Il Corriere dà conto di questa apparizione tv con questo titolo: “Monti: in qualunque veste farò politica. Ma sul suo futuro glissa. Non capisco tanto interesse per una persona anziana”.

Il Foglio: “Mario Monti, racconta chi ha parlato con lui in queste ore, è convinto che per dare seguito alla sua agenda di governo il modo migliore sia provare a pesare nel futuro del paese stando a bordo campo e senza passare direttamente per la conta elettorale. La convinzione del presidente del Consiglio è che correre il rischio di ottenere un risultato non significativo alle urne condannerebbe il montismo e la sua agenda a un ruolo minoritario nel prossimo esecutivo”. Fosse per lui, la risposta alla domanda se si candiderà è sempre no. “Eppure in queste ore il fronte favorevole all’impegno del Professore comincia ad allargarsi”. La lista a lui ispirata sarà presentata il 20 dicembre. Nel Pdl “sponsor discreti della sua candidatura” sono Frattini, Mauro e Lupi. E anche tra i democratici i sostenitori di un Monti in campo aumentano.

Il Sole 24 Ore, in un articolo titolato “Movimento al centro. ‘Presto nuova offerta politica’. Casini aspetta il Professore”, parla delle “liste in costruzione”.

Internazionale

Torna ad occuparsi delle tensioni in Egitto tra il fronte che spalleggia il Presidente Morsi e i suoi oppositori, scesi in piazza, La Repubblica. Scrive Vanna Vannuccini che le forze armate, che nei giorni scorsi avevano affermato che non lasceranno “precipitare il Paese nella catastrofe”, cercano una mediazione. Il ministro della Difesa Al Sissi, che è anche il capo di Stato Maggiore, ha chiesto ieri a tutti i partiti politici, ai rappresentati dell’università Al Azhar, e alla società civile, di riunirsi per un dialogo nazionale, che dovrebbe tenersi oggi pomeriggio. La Fratellanza Musulmana ha già risposto che parteciperà al colloquio: l’invito viene dalle Forze Armate, con il permesso del presidente: “E’ chiaro che parteciperemo”, ha detto il portavoce. L’opposizione, riunita nel fronte di salvezza nazionale presieduto da El Baradei e dall’ex capo della Lega Araba Amr Moussa darà oggi la sua risposta. Anche la magistratura, che deve supervisionare le operazioni di voto per il referendum, è divisa: la partecipazione dei magistrati era stata garantita nei giorni scorsi dal consiglio superiore della giustizia, l’organo di governo dei giudici legato alla Fratellanza Musulmana.

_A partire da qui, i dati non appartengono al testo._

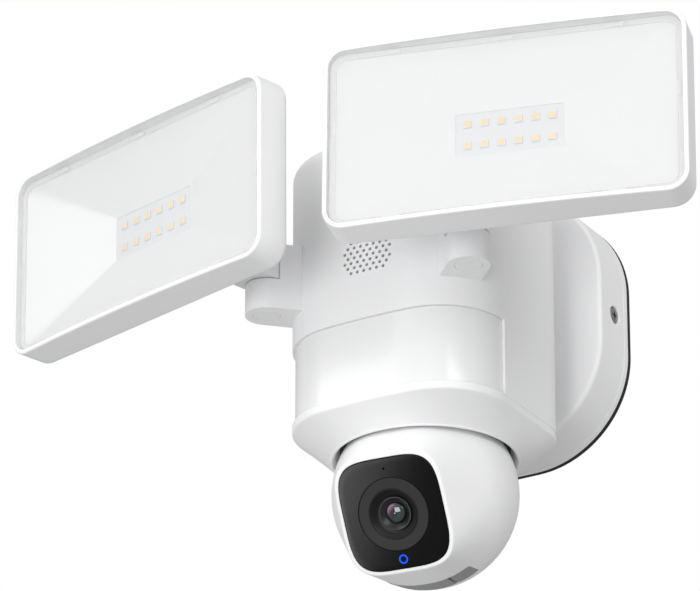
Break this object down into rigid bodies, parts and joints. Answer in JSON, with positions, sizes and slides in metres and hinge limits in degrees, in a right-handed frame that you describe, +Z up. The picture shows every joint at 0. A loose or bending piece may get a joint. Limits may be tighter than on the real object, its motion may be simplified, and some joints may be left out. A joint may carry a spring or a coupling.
{
  "type": "floodlight security camera",
  "caption": "Wall-mounted floodlight camera: a canopy and body with swivelling LED lamp panels, a curved motion-sensor window and a panning, tilting camera ball below.",
  "frame": {"origin": "centre of the canopy on the wall plane, midway between the two box screws", "axes": "+Z up along the wall, -Y out of the wall towards the front, +X to the viewer's right"},
  "size_m": [0.3267, 0.1864, 0.1996],
  "materials": {
    "white_plastic": "satin",
    "white_gloss": "gloss",
    "black_foam": "matte foam",
    "zinc_steel": "zinc plated",
    "green_steel": "green ground screw",
    "dark_steel": "satin",
    "cream_plastic": "satin",
    "black_rubber": "matte",
    "board_green": "solder mask",
    "winding_tape": "tape",
    "sleeve_blue": "gloss",
    "sensor_can": "satin",
    "speaker_black": "matte",
    "grey_mesh": "woven",
    "recess_grey": "satin",
    "motor_steel": "satin",
    "gear_nylon": "satin",
    "yoke_grey": "satin",
    "face_black": "high gloss",
    "ring_grey": "satin",
    "hood_black": "matte",
    "barrel_black": "semi gloss",
    "lens_glass": "coated",
    "ring_blue": "lit",
    "flap_grey": "matte",
    "diffuser_clear": "clear, slightly frosted",
    "reflector_white": "satin",
    "led_board": "white board with warm LEDs"
  },
  "bodies": {
    "wall_unit": {"wall_gasket": "black_foam", "mounting_bracket": "zinc_steel", "ground_screw": "green_steel", "canopy_base": "white_plastic", "canopy_shell": "white_plastic", "canopy_side_screws": "dark_steel", "supply_connector": "cream_plastic", "wire_grommet": "black_rubber", "power_board": "board_green", "transformer": "winding_tape", "capacitors": "sleeve_blue", "body_neck": "white_plastic", "body_front_shell": "white_plastic", "body_rear_cover": "white_plastic", "sensor_window": "white_gloss", "motion_sensors": "sensor_can", "sensor_board": "board_green", "speaker": "speaker_black", "speaker_mesh": "grey_mesh", "main_board": "board_green", "bottom_collar": "white_plastic", "recess_cup": "recess_grey", "pan_motor": "motor_steel", "left_knuckle": "white_plastic", "right_knuckle": "white_plastic", "knuckle_plugs": "white_plastic", "swivel_pins": "dark_steel"},
    "left_arm": {"left_foot": "white_plastic"},
    "left_lamp": {"left_bracket": "white_plastic", "left_housing": "white_plastic", "left_diffuser": "diffuser_clear", "left_reflector": "reflector_white", "left_led_board": "led_board", "left_hinge_pin": "dark_steel"},
    "right_arm": {"right_foot": "white_plastic"},
    "right_lamp": {"right_bracket": "white_plastic", "right_housing": "white_plastic", "right_diffuser": "diffuser_clear", "right_reflector": "reflector_white", "right_led_board": "led_board", "right_hinge_pin": "dark_steel"},
    "pan_head": {"pan_yoke": "yoke_grey", "pan_gear": "gear_nylon", "tilt_motor": "motor_steel"},
    "pan_drive": {"pan_pinion": "gear_nylon"},
    "tilt_drive": {"tilt_pinion": "gear_nylon"},
    "ball": {"tilt_gear": "gear_nylon", "tilt_axles": "motor_steel", "ball_front_shell": "white_gloss", "ball_rear_shell": "white_gloss", "face_plate": "face_black", "lens_ring": "ring_grey", "lens_hood": "hood_black", "lens_barrel": "barrel_black", "lens_glass": "lens_glass", "image_board": "board_green", "status_ring": "ring_blue"},
    "flap": {"storage_flap": "flap_grey"},
    "button": {"sync_button": "flap_grey"}
  },
  "joints": [
    {"name": "left_lamp_swivel", "type": "hinge", "parent": "wall_unit", "child": "left_arm", "pos_m": [-0.0491, -0.123, 0], "axis": [0, 0, -1], "range_deg": [-9, 45]},
    {"name": "left_lamp_tilt", "type": "hinge", "parent": "left_arm", "child": "left_lamp", "pos_m": [-0.05484, -0.14537, 0.0035], "axis": [0.9686, -0.2487, 0], "range_deg": [-20, 45]},
    {"name": "right_lamp_swivel", "type": "hinge", "parent": "wall_unit", "child": "right_arm", "pos_m": [0.0491, -0.123, 0], "axis": [0, 0, 1], "range_deg": [-10, 44]},
    {"name": "right_lamp_tilt", "type": "hinge", "parent": "right_arm", "child": "right_lamp", "pos_m": [0.05539, -0.14523, 0.0035], "axis": [0.9622, 0.2723, 0], "range_deg": [-18, 47]},
    {"name": "camera_pan", "type": "hinge", "parent": "wall_unit", "child": "pan_head", "pos_m": [0, -0.0746, -0.09345], "axis": [0, 0, 1], "range_deg": [-174, 174]},
    {"name": "pan_pinion_spin", "type": "hinge", "parent": "wall_unit", "child": "pan_drive", "pos_m": [0, -0.0505, -0.045], "axis": [0, 0, 1], "range_deg": [-700, 700]},
    {"name": "camera_tilt", "type": "hinge", "parent": "pan_head", "child": "ball", "pos_m": [0, -0.0746, -0.09345], "axis": [0.994, 0.1097, 0], "range_deg": [-5, 48]},
    {"name": "tilt_pinion_spin", "type": "hinge", "parent": "pan_head", "child": "tilt_drive", "pos_m": [0, -0.0746, -0.07255], "axis": [0.994, 0.1097, 0], "range_deg": [-162, 18]},
    {"name": "storage_flap_hinge", "type": "hinge", "parent": "ball", "child": "flap", "pos_m": [-0.01994, -0.07167, -0.12759], "axis": [-0.1085, 0.983, 0.1478], "range_deg": [0, 100]},
    {"name": "sync_button_press", "type": "slide", "parent": "ball", "child": "button", "axis": [0.0162, -0.1469, 0.989], "range_m": [0, 0.0008], "stiffness_N_per_m": 800}
  ],
  "couplings": [
    {"joint": "pan_pinion_spin", "follows": "camera_pan", "ratio": -4},
    {"joint": "tilt_pinion_spin", "follows": "camera_tilt", "ratio": -3.3333}
  ]
}
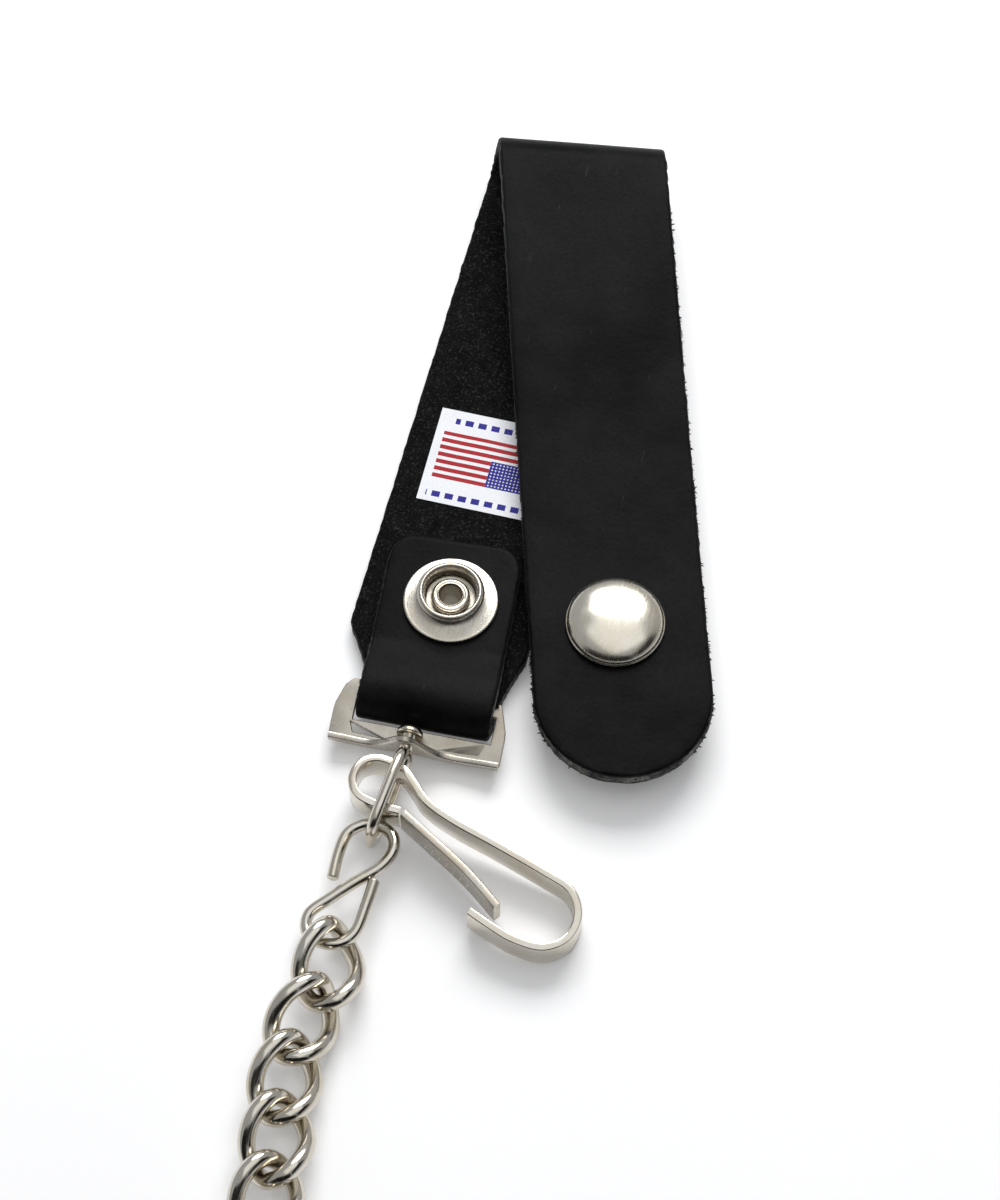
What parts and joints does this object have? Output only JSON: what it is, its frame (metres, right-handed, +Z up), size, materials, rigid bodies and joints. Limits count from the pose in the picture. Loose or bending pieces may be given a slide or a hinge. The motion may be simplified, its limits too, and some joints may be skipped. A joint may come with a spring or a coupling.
{
  "type": "wallet chain strap",
  "caption": "Black leather belt strap with a ring snap, a stamped plate with swivel eye, a spring clip, an open S-hook and a nickel curb chain",
  "frame": {"origin": "on the table under the middle of the rear leaf, 40 mm above the snap stud", "axes": "+X across the rear leaf to the right, +Y along the rear leaf from the plate to the fold, +Z up from the table"},
  "size_m": [0.1093, 0.238, 0.0116],
  "materials": {
    "black_leather": "black grain outside, rough flesh side inside",
    "black_leather_flap": "smooth satin black grain",
    "label_paper": "glossy printed paper label",
    "nickel": "bright nickel plate"
  },
  "bodies": {
    "strap": {"strap_back": "black_leather", "strap_fold": "black_leather", "label": "label_paper", "snap_stud": "nickel", "snap_eyelet": "nickel"},
    "flap": {"strap_flap": "black_leather_flap", "snap_cap": "nickel", "snap_socket": "nickel"},
    "plate": {"loop_plate": "nickel"},
    "swivel": {"swivel_post": "nickel", "swivel_eye": "nickel"},
    "clip": {"clip_body": "nickel"},
    "gate": {"clip_gate": "nickel"},
    "hook": {"s_hook": "nickel"},
    "link_01": {"link_01": "nickel"},
    "link_02": {"link_02": "nickel"},
    "link_03": {"link_03": "nickel"},
    "link_04": {"link_04": "nickel"},
    "link_05": {"link_05": "nickel"},
    "link_06": {"link_06": "nickel"},
    "link_07": {"link_07": "nickel"},
    "link_08": {"link_08": "nickel"},
    "link_09": {"link_09": "nickel"},
    "link_10": {"link_10": "nickel"},
    "link_11": {"link_11": "nickel"},
    "link_12": {"link_12": "nickel"},
    "link_13": {"link_13": "nickel"},
    "link_14": {"link_14": "nickel"},
    "link_15": {"link_15": "nickel"},
    "link_16": {"link_16": "nickel"},
    "end_hook": {"end_hook": "nickel"}
  },
  "joints": [
    {"name": "flap_lift", "type": "hinge", "parent": "strap", "child": "flap", "pos_m": [-0.00021, 0.04126, 0.0058], "axis": [-0.9894, -0.1452, 0], "range_deg": [0, 110], "deforming": ["strap_fold"]},
    {"name": "plate_lift", "type": "hinge", "parent": "strap", "child": "plate", "pos_m": [0.0005, -0.0564, 0.0041], "axis": [-0.9994, -0.0349, 0], "range_deg": [0, 12]},
    {"name": "swivel_turn", "type": "hinge", "parent": "plate", "child": "swivel", "pos_m": [-0.0006, -0.064, 0.0055], "axis": [0, -1, 0], "continuous": true},
    {"name": "clip_swing", "type": "hinge", "parent": "swivel", "child": "clip", "pos_m": [-0.0012, -0.072, 0.0055], "axis": [0, 0, 1], "range_deg": [-6, 6]},
    {"name": "gate_press", "type": "hinge", "parent": "clip", "child": "gate", "pos_m": [0.0019, -0.0761, 0.0055], "axis": [0, 0, 1], "range_deg": [0, 12], "stiffness_Nm_per_rad": 0.05},
    {"name": "hook_swing", "type": "hinge", "parent": "swivel", "child": "hook", "pos_m": [-0.0018, -0.0778, 0.004], "axis": [0, 0, 1], "range_deg": [-8, 8]},
    {"name": "link_01_swing", "type": "hinge", "parent": "hook", "child": "link_01", "pos_m": [-0.0033, -0.0966, 0.00385], "axis": [0, 0, 1], "range_deg": [-8, 8]},
    {"name": "link_02_swing", "type": "hinge", "parent": "link_01", "child": "link_02", "pos_m": [-0.00365, -0.10508, 0.004], "axis": [0, 0, 1], "range_deg": [0, 6]},
    {"name": "link_03_swing", "type": "hinge", "parent": "link_02", "child": "link_03", "pos_m": [-0.00438, -0.1141, 0.004], "axis": [0, 0, 1], "range_deg": [-8, 8]},
    {"name": "link_04_swing", "type": "hinge", "parent": "link_03", "child": "link_04", "pos_m": [-0.00387, -0.12312, 0.00398], "axis": [0, 0, 1], "range_deg": [-8, 8]},
    {"name": "link_05_swing", "type": "hinge", "parent": "link_04", "child": "link_05", "pos_m": [-0.0028, -0.1321, 0.0039], "axis": [0, 0, 1], "range_deg": [-8, 8]},
    {"name": "link_06_swing", "type": "hinge", "parent": "link_05", "child": "link_06", "pos_m": [-0.00183, -0.1411, 0.00385], "axis": [0, 0, 1], "range_deg": [-8, 8]},
    {"name": "link_07_swing", "type": "hinge", "parent": "link_06", "child": "link_07", "pos_m": [-0.00003, -0.14993, 0.00385], "axis": [0, 0, 1], "range_deg": [-8, 8]},
    {"name": "link_08_swing", "type": "hinge", "parent": "link_07", "child": "link_08", "pos_m": [0.00342, -0.15825, 0.00385], "axis": [0, 0, 1], "range_deg": [-8, 8]},
    {"name": "link_09_swing", "type": "hinge", "parent": "link_08", "child": "link_09", "pos_m": [0.00839, -0.16576, 0.00385], "axis": [0, 0, 1], "range_deg": [-8, 8]},
    {"name": "link_10_swing", "type": "hinge", "parent": "link_09", "child": "link_10", "pos_m": [0.0147, -0.17219, 0.00385], "axis": [0, 0, 1], "range_deg": [-8, 8]},
    {"name": "link_11_swing", "type": "hinge", "parent": "link_10", "child": "link_11", "pos_m": [0.02213, -0.17729, 0.00385], "axis": [0, 0, 1], "range_deg": [-8, 8]},
    {"name": "link_12_swing", "type": "hinge", "parent": "link_11", "child": "link_12", "pos_m": [0.03039, -0.18088, 0.00385], "axis": [0, 0, 1], "range_deg": [-8, 8]},
    {"name": "link_13_swing", "type": "hinge", "parent": "link_12", "child": "link_13", "pos_m": [0.03918, -0.18283, 0.00385], "axis": [0, 0, 1], "range_deg": [-8, 5]},
    {"name": "link_14_swing", "type": "hinge", "parent": "link_13", "child": "link_14", "pos_m": [0.04819, -0.18307, 0.00392], "axis": [0, 0, 1], "range_deg": [-8, 8]},
    {"name": "link_15_swing", "type": "hinge", "parent": "link_14", "child": "link_15", "pos_m": [0.05722, -0.18223, 0.004], "axis": [0, 0, 1], "range_deg": [-5, 8]},
    {"name": "link_16_swing", "type": "hinge", "parent": "link_15", "child": "link_16", "pos_m": [0.06627, -0.18177, 0.004], "axis": [0, 0, 1], "range_deg": [-6, 0]},
    {"name": "end_hook_swing", "type": "hinge", "parent": "link_16", "child": "end_hook", "pos_m": [0.07471, -0.18101, 0.00385], "axis": [0, 0, 1], "range_deg": [-8, 8]}
  ]
}
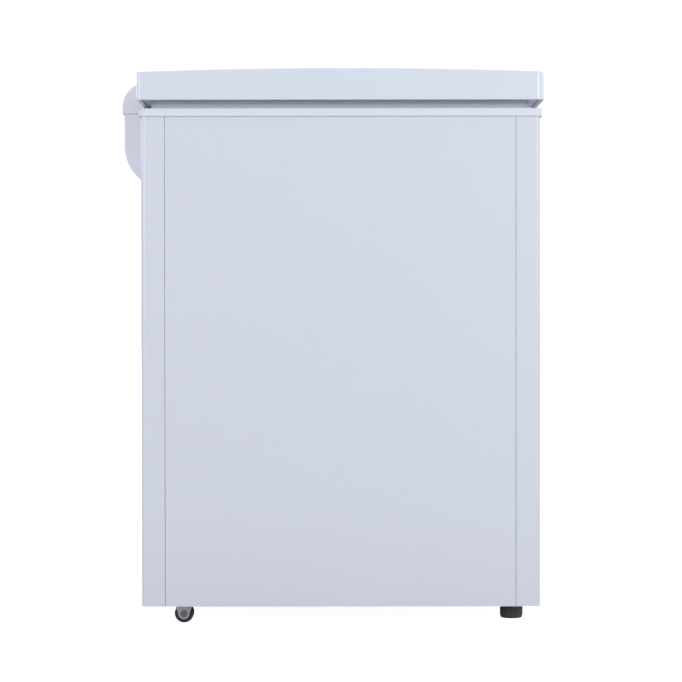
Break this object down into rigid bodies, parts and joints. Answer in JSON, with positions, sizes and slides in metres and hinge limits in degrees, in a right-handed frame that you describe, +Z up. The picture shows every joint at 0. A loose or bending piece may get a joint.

Ma ieri il presidente dell’Associazione magistrati, El Zend, ha annunciato che i magistrati diserteranno al 90 per cento la supervisione del referendum poiché la bozza costituzionale contiene “attacchi alla amministrazione della giustizia”.

Su Il Foglio l’inviato in Egitto Daniele Raineri raccoglie le voci dei manifestanti dell’opposizione, ch e raccontano come da mercoledì scorso, per la prima volta, siano arrivati in piazza gruppi di quello che si può considerare il “servizio d’ordine” dei fratelli musulmani. Racconta uno di loro che quelle milizie non si vedono, ma ci sono: “Ora c’è questa nostra protesta davanti al Palazzo del presidente Morsi, e allora i Fratelli Musulmani cosa fanno? Chiamano a raccolta i loro uomini e li fanno sfilare in grandi contro-cortei non troppo distanti”. Si tratta di disperdere con la violenza le manifestazioni: e si è così inaugurata la stagione di repressione di questo servizio d’ordine della Fratellanza, che ora scende nelle strade per aiutare la polizia e anche i soldati dell’esercito, cui è stato restituito, come ai tempi di Mubarak, il potere di arrestare i civili.

E poi

 Su La Repubblica si ricorda Albert O. Hirschman, con un articolo di Federico Rampini. E’ morto ieri, era il “teorico della crescita” e il suo libro “Felecità privata e felicità pubblica” è una critica alle illusioni del consumismo: “Descrive l’alternarsi di periodi in cui le persone cercano la felicità accumulando beni materiali, per poi capire che l’impegno sociale e l’azione collettiva offrono ricompense più durevoli”. Per Rampini il suo “Le passioni e gli interessi” è forse l’opera più ambiziosa: “Una analisi del ‘motore culturale’ del capitalismo, che si distacca da Marx e da Weber nel trovare tanti elementi di continuità con le civiltà pre-capitalistiche”.